The stump of the north-west tower was demolished to build a new barn and a large waggon shed next to a rick yard. Cattle yards and byres adjoined, with stables (since demolished) and a machine shed with a horse gin close to the house. In 1871, Henry Marfleet was farming 450 acres with 10 men, six boys and nine horses and some of the workforce was accommodated in part of the castle itself. The lowest storey of the south-east tower was ideally suited as a dairy, kept cool by its thick walls and vault and the slightly sunken floor. In that year, the Marfleets built a fine new house two miles away at Boothby Graffoe, said at the time (although hardly credibly) to have cost £10,000.
In 1885, however, perhaps already feeling the effects of the looming agricultural depression, the Marfleets sold Somerton and, for the next 50 years, it belonged to absentees who let it out or farmed through managers. When it was next farmed by a resident owner in the early 1940s, he employed only three men and three-quarters of the land was down to grass. On the other hand — as a foretaste of the coming farming revival — he owned a 20hp Fordson tractor. By then, the house also needed work after many years of piecemeal alteration, subdivision and neglect.

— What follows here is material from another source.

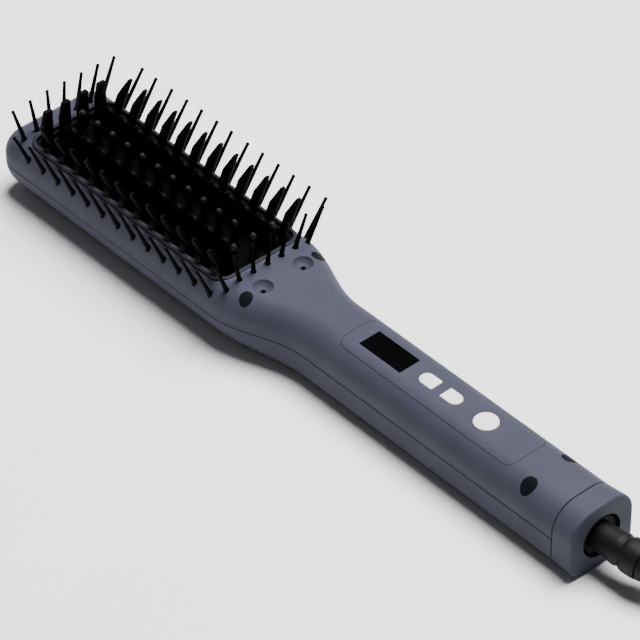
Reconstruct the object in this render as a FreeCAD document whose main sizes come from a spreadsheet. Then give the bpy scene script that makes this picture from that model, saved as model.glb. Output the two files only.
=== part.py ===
"""Heated hair straightening brush with two ion outlets, three buttons, a display and a swivel cord.

The brush lies on its back: +X runs from the tip of the head to the cord end, +Y across, +Z towards
the bristles.  The row's origin is under the middle of the housing, on the surface it lies on.
Stations along the brush are written from the tip of the head and shifted by half its length.
"""
import FreeCAD, Part
import math
import os
import re

import Sketcher
from FreeCAD import Placement, Rotation, Vector

SIZES = {
    # stations along the brush, from the tip of the head
    "bed_start": 10.4,
    "bed_length": 95.2,
    "neck_overlap": 1.6,
    "neck_length": 34.0,
    "panel_lead": 11.0,
    "panel_length": 76.0,
    "tail_run": 22.5,
    "cap_length": 8.5,
    # housing
    "housing_height": 23.5,
    "head_width": 42.0,
    "handle_width": 24.8,
    "wall": 2.0,
    "nose_radius": 6.5,
    "shoulder_radius": 8.0,
    "belly_radius": 13.0,
    "grip_radius": 9.0,
    "grip_low_radius": 6.5,
    "parting_height": 12.0,
    # end cap and cord outlet
    "cap_flare": 0.5,
    "cap_wall": 2.2,
    "cap_edge_radius": 0.8,
    "cap_face_thickness": 3.4,
    "outlet_radius": 7.6,
    # general clearances
    "seam_gap": 0.15,
    "running_gap": 0.3,
    "shaft_gap": 0.08,
    "thread_gap": 0.02,
    # brush bed
    "bed_margin": 4.0,
    "bed_corner": 5.0,
    "rim_width": 2.5,
    "rim_rise": 0.3,
    "rim_depth": 3.0,
    "frame_plate": 2.0,
    "frame_inset": 0.7,
    "frame_border": 5.2,
    "frame_tip_border": 4.8,
    "frame_neck_border": 2.7,
    "comb_flange": 2.2,
    "comb_flange_ledge": 2.0,
    "comb_rise": 0.5,
    "slot_gap": 0.3,
    # teeth
    "tooth_pitch": 7.38,
    "tooth_lead": 8.2,
    "tooth_radius": 1.35,
    "tooth_height": 8.6,
    "tooth_taper": 3.0,
    "tip_radius": 1.15,
    "tip_height": 2.0,
    "cross_tooth_gap": 8.7,
    "cross_tooth_inset": 2.8,
    "blade_inset": 3.2,
    "blade_length": 6.2,
    "blade_thickness": 1.6,
    "blade_height": 10.1,
    "blade_round": 2.9,
    # slanted outer fins
    "fin_lead": 7.4,
    "fin_trail": 2.1,
    "fin_length": 3.5,
    "fin_thickness": 1.6,
    "fin_inset": 4.9,
    "fin_upright": 3.7,
    "fin_rise": 15.2,
    "fin_lean": 26.0,
    "fin_slope_drop": 5.6,
    "fin_flat": 1.2,
    "tip_fin_lead": 2.8,
    "tip_fin_inset": 5.9,
    "tip_fin_width": 4.2,
    "tip_fin_rise": 13.9,
    "tip_fin_flat": 3.0,
    # outer pins
    "pin_lead": 3.7,
    "pin_trail": 2.5,
    "pin_root_radius": 0.85,
    "pin_tip_radius": 0.6,
    "pin_gap": 0.2,
    "pin_row_inset": 3.6,
    "pin_row_depth": 8.9,
    "pin_length": 21.7,
    "pin_splay": 25.8,
    "pin_lean": 8.0,
    "rail_width": 2.6,
    "rail_height": 2.8,
    "end_pin_count": 7.0,
    "tip_row_gap": 2.1,
    "tip_row_inset": 6.0,
    "tip_row_depth": 4.9,
    "tip_row_lean": 4.0,
    "neck_row_gap": 1.6,
    "neck_row_inset": 6.3,
    "neck_row_depth": 6.5,
    "neck_row_lean": 6.0,
    "end_pin_rise": 19.8,
    "tip_row_fan": 0.34,
    "neck_row_fan": 0.42,
    "end_rail_width": 2.6,
    "end_rail_height": 1.3,
    # heater
    "heater_lead": 14.6,
    "heater_trail": 18.6,
    "heater_inset": 2.3,
    "heater_height": 3.1,
    "film_thickness": 0.3,
    "clamp_margin": 9.5,
    "clamp_thickness": 1.2,
    "clamp_leg": 5.0,
    "clamp_leg_width": 4.0,
    "clamp_screw_radius": 0.9,
    "clamp_screw_head": 1.6,
    "fuse_radius": 1.9,
    "fuse_length": 10.0,
    "fuse_lead": 15.0,
    "sensor_radius": 1.1,
    "sensor_length": 4.0,
    "sensor_lead": 37.0,
    "sensor_gap": 0.1,
    "side_part_gap": 0.4,
    "shield_lead": 3.6,
    "shield_trail": 7.6,
    "shield_inset": 4.5,
    "shield_drop": 2.5,
    "shield_thickness": 0.8,
    # ion generator
    "ion_lead": 6.4,
    "ion_length": 16.0,
    "ion_side_gap": 1.1,
    "ion_floor": 5.0,
    "outlet_lead": 9.6,
    "outlet_inset": 6.7,
    "scoop_radius": 3.7,
    "scoop_depth": 2.2,
    "scoop_boss_radius": 4.6,
    "scoop_boss_depth": 4.7,
    "nozzle_radius": 2.4,
    "nozzle_bore": 0.9,
    "needle_radius": 0.35,
    # ribs that carry what lies inside
    "rib_thickness": 2.0,
    "frame_rib_inset": 12.0,
    "frame_rib_length": 6.0,
    "frame_rib_edge": 1.55,
    "tip_rib_width": 8.0,
    "shield_rib_inset": 14.0,
    "shield_rib_width": 16.0,
    "ion_rib_inset": 4.5,
    "ion_rib_width": 10.0,
    "board_rib_inset": 5.5,
    "board_rib_width": 12.0,
    # housing screws
    "head_screw_lead": 9.2,
    "head_screw_inset": 6.0,
    "tail_screw_lead": 8.5,
    "tail_screw_inset": 3.9,
    "screw_boss_radius": 3.4,
    "head_well_gap": 0.2,
    "tail_well_gap": 0.6,
    "plug_gap": 0.05,
    "screw_well_depth": 7.5,
    "screw_head_radius": 2.0,
    "screw_head_height": 1.6,
    "screw_radius": 1.1,
    "screw_bite": 5.0,
    # control panel
    "panel_margin": 4.4,
    "panel_corner": 3.0,
    "panel_tab": 1.5,
    "panel_tab_width": 8.0,
    "panel_tab_thickness": 1.0,
    "window_lead": 5.8,
    "window_length": 18.0,
    "window_width": 8.2,
    "window_thickness": 1.2,
    "window_ledge": 1.1,
    "lcd_margin": 2.0,
    "lcd_width": 13.0,
    "lcd_gap": 0.9,
    # buttons
    "window_key_gap": 5.2,
    "key_gap": 3.6,
    "power_gap": 7.0,
    "button_length": 6.8,
    "button_width": 5.3,
    "button_round": 2.5,
    "button_corner": 0.5,
    "power_radius": 4.1,
    "power_flat": 0.1,
    "button_rise": 0.5,
    "button_gap": 0.2,
    "button_flange": 0.7,
    "flange_thickness": 0.8,
    "flange_gap": 0.3,
    "stem_radius": 1.3,
    "plunger_radius": 1.7,
    "plunger_height": 2.1,
    "plunger_rise": 1.0,
    "switch_size": 6.0,
    "switch_height": 3.5,
    "switch_bore_depth": 1.9,
    # main board
    "board_lead": 3.0,
    "board_post_gap": 1.1,
    "board_side_gap": 1.8,
    "board_depth": 8.1,
    "board_thickness": 1.6,
    # swivel
    "hub_flange_gap": 0.55,
    "hub_flange": 2.6,
    "hub_tail_radius": 3.2,
    "hub_tail_length": 11.2,
    "hub_nose_chamfer": 0.8,
    "hub_recess": 0.8,
    "retainer_thickness": 1.8,
    "ring_radius": 3.9,
    "ring_width": 1.4,
    "ring_pitch": 4.0,
    "contact_gap": 0.1,
    "contact_thickness": 0.55,
    "contact_width": 3.0,
    "block_side_gap": 0.5,
    "block_wall": 1.6,
    "block_lip": 0.6,
    # wires inside
    "wire_radius": 0.8,
    "heater_wire_inset": 3.3,
    "heater_wire_run": 20.0,
    "board_wire_offset": 3.0,
    "board_wire_run": 18.0,
    # cord
    "guard_root_radius": 4.7,
    "guard_belly_radius": 6.0,
    "guard_tip_radius": 3.5,
    "guard_lead": 1.5,
    "guard_bend_radius": 60.0,
    "guard_bend": 14.0,
    "guard_dip": 20.0,
    "guard_tail": 16.0,
    "cord_radius": 3.0,
    "coil_outer_radius": 40.2,
    "coil_inner_radius": 21.2,
    "coil_height": 24.0,
    "coil_x": 218.0,
    "coil_y": 0.0,
    "plug_length": 30.0,
    "plug_width": 24.0,
    "plug_height": 15.0,
    "plug_corner": 5.0,
    "plug_edge": 2.0,
    "plug_x": 243.13,
    "plug_y": 14.06,
    "plug_turn": -81.1,
    "blade_pin_length": 17.0,
    "blade_pin_width": 6.2,
    "blade_pin_thickness": 1.5,
    "blade_pin_spacing": 12.7,
}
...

In the 1970s, a new owner, Christopher Thomasson, and his architect, Marshall Sisson, began to address these problems, but there followed close to another 40 years of neglect. Consequently, when Somerton was acquired in 2012 by its present owners, Graham and Kate Porter, the castle was listed Priority A on the Buildings at Risk Register. Mr Porter, a local farmer, was partly inspired to acquire Somerton because he had known the castle since his childhood. The affection that long familiarity has engendered shines through the recent work; the restoration is not only sympathetic, but its character is also caring and respectful towards the historic fabric.
As well as being run down, the property the Porters bought was physically incoherent. The house itself was L-shaped in plan with a low 19th-century kitchen range running north at right angles to the 17th-century west range. The latter had a brick extension attached to its rear façade. Projecting at the outward angle of the house was the surviving south-eastern castle tower with its broken former stair turret rising up as a curious half-moon of masonry. Spread across the wider castle site were the many old farm buildings in varying stages of decay. There remained, too, the stumps of two medieval towers and the overgrown earthworks.

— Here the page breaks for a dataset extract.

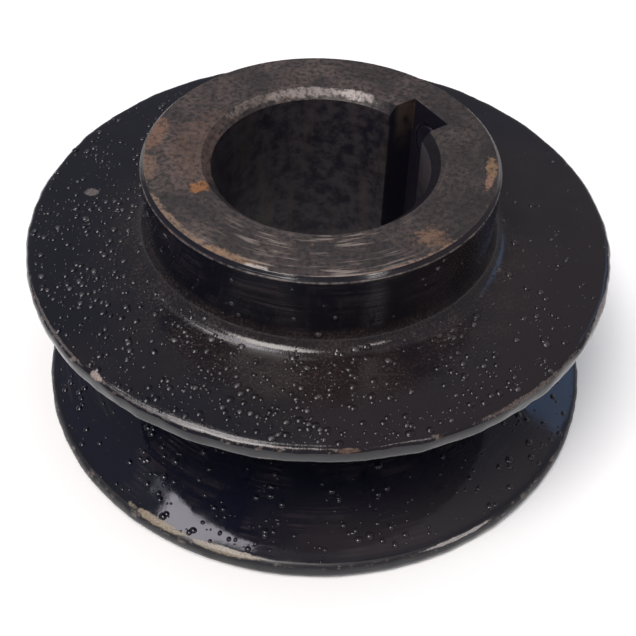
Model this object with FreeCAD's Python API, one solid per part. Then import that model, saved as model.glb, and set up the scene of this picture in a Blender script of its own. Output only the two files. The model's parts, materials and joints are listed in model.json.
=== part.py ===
import FreeCAD, Part
import math
import os

# V-belt pulley in millimetres. +Z runs up the bore's axis towards the hub, and the
# origin is the middle of the rear face, which the pulley stands on.

# Rim and belt groove
rim_diameter = 70.0
rim_width = 23.5
land_width = 2.1            # cylindrical edge left on each side of the groove
groove_angle = 38.0         # between the two flanks, in degrees
groove_depth = 14.5
groove_floor_radius = 1.6   # rounding where a flank meets the floor
groove_lip_radius = 0.9     # rounding where a flank meets its land
rim_edge_radius = 0.6       # rounding of the rim's two outer edges

# Hub, on the front face only
hub_diameter = 41.5
hub_projection = 10.0
hub_base_radius = 1.3
hub_edge_chamfer = 0.5

# Bore and keyway
bore_diameter = 25.4
bore_chamfer = 1.05
keyway_width = 6.35
keyway_depth = 3.4          # from the bore's wall, at the keyway's middle
keyway_azimuth = 36.0       # degrees from +X towards +Y

# Set screw over the keyway
screw_diameter = 6.0
screw_length = 5.0
screw_below_hub_face = 5.0  # from the hub's face down to the screw's axis
screw_tip_clearance = 0.1   # from the keyway's floor out to the screw's tip, at rest
screw_hole_clearance = 0.05  # radial, between the screw and its hole
screw_end_chamfer = 0.6
screw_point_diameter = 4.2
screw_cup_diameter = 3.0
screw_cup_depth = 0.7
socket_width = 3.0          # across the flats
socket_depth = 2.4

origin = FreeCAD.Vector(0, 0, 0)
up = FreeCAD.Vector(0, 0, 1)


def rounded_face(corners):
    """A flat face in the XZ plane. Each corner is (x, z, rounding radius)."""
    points = [FreeCAD.Vector(x, 0, z) for x, z, _ in corners]
    edges = []
    path_end = None
    path_start = None
    for index, (_, _, radius) in enumerate(corners):
        corner = points[index]
        if radius > 0:
            to_last = (points[index - 1] - corner).normalize()
            to_next = (points[(index + 1) % len(points)] - corner).normalize()
            half_angle = to_last.getAngle(to_next) / 2
            set_back = radius / math.tan(half_angle)
            middle = (to_last + to_next).normalize()
            arc_middle = corner + middle * (radius / math.sin(half_angle) - radius)
            arc_start = corner + to_last * set_back
            arc_end = corner + to_next * set_back
        else:
            arc_start = corner
            arc_end = corner
        if path_end is None:
            path_start = arc_start
        else:
            edges.append(Part.makeLine(path_end, arc_start))
        if radius > 0:
            edges.append(Part.Arc(arc_start, arc_middle, arc_end).toShape())
        path_end = arc_end
    edges.append(Part.makeLine(path_end, path_start))
    return Part.Face(Part.Wire(edges))


def turned(corners):
    """The solid that the profile sweeps about the Z axis."""
    return rounded_face(corners).revolve(origin, up, 360)


def aimed_along_keyway(shape, height):
    """Lays a shape built up +Z along the keyway's radial line, at a height."""
    aimed = shape.copy()
    aimed.rotate(origin, FreeCAD.Vector(0, 1, 0), 90)
    aimed.rotate(origin, up, keyway_azimuth)
    aimed.translate(FreeCAD.Vector(0, 0, height))
    return aimed


rim_radius = rim_diameter / 2
hub_radius = hub_diameter / 2
bore_radius = bore_diameter / 2
hub_face_height = rim_width + hub_projection
keyway_floor = bore_radius + keyway_depth
screw_height = hub_face_height - screw_below_hub_face
screw_radius = screw_diameter / 2


def pulley_casting():
    floor_radius = rim_radius - groove_depth
    flank_rise = groove_depth * math.tan(math.radians(groove_angle / 2))
    groove_bottom = land_width
    groove_top = rim_width - land_width
    body = turned([
        (bore_radius + bore_chamfer, 0, 0),
        (rim_radius, 0, rim_edge_radius),
        (rim_radius, groove_bottom, groove_lip_radius),
        (floor_radius, groove_bottom + flank_rise, groove_floor_radius),
        (floor_radius, groove_top - flank_rise, groove_floor_radius),
        (rim_radius, groove_top, groove_lip_radius),
        (rim_radius, rim_width, rim_edge_radius),
        (hub_radius, rim_width, hub_base_radius),
        (hub_radius, hub_face_height - hub_edge_chamfer, 0),
        (hub_radius - hub_edge_chamfer, hub_face_height, 0),
        (bore_radius + bore_chamfer, hub_face_height, 0),
        (bore_radius, hub_face_height - bore_chamfer, 0),
        (bore_radius, bore_chamfer, 0),
    ])
    keyway = Part.makeBox(
        keyway_floor, keyway_width, hub_face_height, FreeCAD.Vector(0, -keyway_width / 2, 0)
    )
    keyway.rotate(origin, up, keyway_azimuth)
    screw_hole = Part.makeCylinder(screw_radius + screw_hole_clearance, rim_radius)
    return body.cut(keyway).cut(aimed_along_keyway(screw_hole, screw_height))


def key_set_screw():
    tip = keyway_floor + screw_tip_clearance
    point_radius = screw_point_diameter / 2
    cup_radius = screw_cup_diameter / 2
    body = turned([
        (0, tip + screw_cup_depth, 0),
        (cup_radius, tip, 0),
        (point_radius, tip, 0),
        (screw_radius, tip + screw_radius - point_radius, 0),
        (screw_radius, tip + screw_length - screw_end_chamfer, 0),
        (screw_radius - screw_end_chamfer, tip + screw_length, 0),
        (0, tip + screw_length, 0),
    ])
    corner_radius = socket_width / math.sqrt(3)
    socket_mouth = tip + screw_length
    corners = []
    for step in range(7):
        angle = math.radians(60 * step)
        corners.append(FreeCAD.Vector(
            corner_radius * math.cos(angle), corner_radius * math.sin(angle), socket_mouth
        ))
    socket = Part.Face(Part.makePolygon(corners)).extrude(up * -socket_depth)
    return aimed_along_keyway(body.cut(socket), screw_height)


os.makedirs("parts", exist_ok=True)
for node, shape in (
    ("pulley_casting", pulley_casting()),
    ("key_set_screw", key_set_screw()),
):
    shape.exportStep("parts/" + node + ".step")
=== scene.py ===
import json
import math

import bpy
from mathutils import Matrix, Vector


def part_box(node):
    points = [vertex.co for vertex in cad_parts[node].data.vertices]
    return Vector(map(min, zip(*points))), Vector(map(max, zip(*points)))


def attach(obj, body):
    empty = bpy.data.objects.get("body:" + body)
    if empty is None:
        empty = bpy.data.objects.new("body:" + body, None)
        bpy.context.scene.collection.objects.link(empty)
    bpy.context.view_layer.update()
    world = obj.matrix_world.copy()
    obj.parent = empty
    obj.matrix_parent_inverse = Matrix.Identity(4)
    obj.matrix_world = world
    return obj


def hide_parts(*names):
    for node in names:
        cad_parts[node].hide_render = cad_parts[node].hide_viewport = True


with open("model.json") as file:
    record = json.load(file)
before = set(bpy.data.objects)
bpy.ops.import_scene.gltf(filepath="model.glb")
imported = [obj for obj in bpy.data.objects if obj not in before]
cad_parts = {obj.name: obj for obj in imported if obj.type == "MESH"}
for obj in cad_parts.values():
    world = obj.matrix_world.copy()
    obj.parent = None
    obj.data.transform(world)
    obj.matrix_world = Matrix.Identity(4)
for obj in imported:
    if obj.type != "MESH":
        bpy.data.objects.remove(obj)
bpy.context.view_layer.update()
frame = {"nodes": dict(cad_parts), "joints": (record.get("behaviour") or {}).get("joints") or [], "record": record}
print("frame loaded:", ", ".join(sorted(frame["nodes"])))

millimetre = 0.001


def linearColour(hexText):
    # sRGB hex to the linear colour that the shaders work in
    channels = []
    for start in (1, 3, 5):
        value = int(hexText[start:start + 2], 16) / 255
        channels.append(value / 12.92 if value <= 0.04045 else ((value + 0.055) / 1.055) ** 2.4)
    return (*channels, 1.0)


def addNode(tree, kind, settings=None, links=None):
    # a setting is a property of the node, or the value of the input with that name or number
    node = tree.nodes.new(kind)
    for key, value in (settings or {}).items():
        if isinstance(key, str) and key in node.bl_rna.properties:
            setattr(node, key, value)
        else:
            node.inputs[key].default_value = value
    for key, source in (links or {}).items():
        socket = source if isinstance(source, bpy.types.NodeSocket) else source.outputs[0]
        tree.links.new(socket, node.inputs[key])
    return node


def newGeometryTree(name, inputs):
    # inputs: name -> (socket type, value); every tree takes and gives a geometry
    tree = bpy.data.node_groups.new(name, "GeometryNodeTree")
    tree.interface.new_socket("Geometry", in_out="INPUT", socket_type="NodeSocketGeometry")
    for label, (kind, value) in inputs.items():
        socket = tree.interface.new_socket(label, in_out="INPUT", socket_type=kind)
        if value is not None:
            socket.default_value = value
    tree.interface.new_socket("Geometry", in_out="OUTPUT", socket_type="NodeSocketGeometry")
    return tree, tree.nodes.new("NodeGroupInput"), tree.nodes.new("NodeGroupOutput")


def bakedObject(name, source, tree, values):
    # runs one Geometry Nodes tree on the source object and keeps the result as a plain mesh
    modifier = source.modifiers.new(tree.name, "NODES")
    modifier.node_group = tree
    for item in tree.interface.items_tree:
        if item.item_type == "SOCKET" and item.in_out == "INPUT" and item.name in values:
            modifier[item.identifier] = values[item.name]
    shown = source.evaluated_get(bpy.context.evaluated_depsgraph_get())
    mesh = bpy.data.meshes.new_from_object(shown)
    source.modifiers.remove(modifier)
    mesh.name = name
    baked = bpy.data.objects.new(name, mesh)
    bpy.context.scene.collection.objects.link(baked)
    return baked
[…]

With careful planning involving Historic England, over the past decade this disorder has been resolved by stages. The presiding architect has been Mark Hoare and the main contractor Stephen D. Francis. Crucial to the project was the clearance of some of the farm structures and the replacement of the kitchen wing. This allowed for the reimagining of the interior façades of the L-shaped house plan as two sides of an entrance courtyard. To give this visual coherence, the new kitchen range was rebuilt in a 17th-century vernacular idiom with cut-stone walls and mullioned windows (Fig 8). At the same time, the brick extension to the existing range was removed, permitting the reconstitution of its original
windows and the insertion of a new front door and columned porch, also in a 17th-century idiom (Fig 2).
Entrance to the courtyard has likewise been dignified with new gate piers. The courtyard itself is modestly, but formally planned, with criss-crossed paths, a pool (set over the site of a well) and a Sorbus. Defining it on a third side is an open timber pentice connecting the house with a former cart shed, now a garage and wood shed. Visible through the pentice is the orchard.
The new front porch takes the visitor into the staircase hall of the 17th-century range. The large interiors of this range have been reconstituted in their original form and sensitively restored. As part of this work, doorcases have been repaired and some historic plaster and graffiti preserved. A fine new study has also been created on the ground floor, furnished with oak shelves and cupboards (Fig 3), one of several rooms with handsome, custom-made joinery in oak.
On a day-to-day basis, however, the main entrance to the house is through a door in the new kitchen wing. The kitchen enjoys outward views across the countryside, as well as access to a small garden within the line of the moat. Inside the volume of the kitchen is the rebuilt base of the medieval stair turret to the rear of the surviving tower. This turret has been rebuilt to its full height in limestone and rises to the circular master bedroom on the first floor (the latrine chamber attached now serves as a modern bathroom) and then to a re-floored prospect chamber above that. The latter preserves inbuilt window seats to enjoy the views.
Opening off the kitchen at ground-floor level is the vaulted tower basement, which now serves as a family television room (Fig 7). Throughout the internal renovations, modern gypsum and cement plasters have been removed from the walls. These have then been insulated with breathable wood-fibre insulation and finished with lime plaster.
The remaining farm buildings and medieval tower bases have been repaired and re-ordered with similar care. That to the south-west has been restored and its first floor repaved to create a raised terrace. It overlooks a lawn within what was once a section of the south moat and is connected to the surrounding buildings by a second timber pentice with turned Tuscan timber columns (Fig 4). Finally, the deteriorating stump of the north-east tower has been refaced in stone and roofed over for protection.
In this one building is expressed the entire recent journey of the castle as a whole from ruin to resurrection. Somerton is an exemplary essay in how to transform the jumbled remains of a complex and ancient building into a coherent, contemporary house.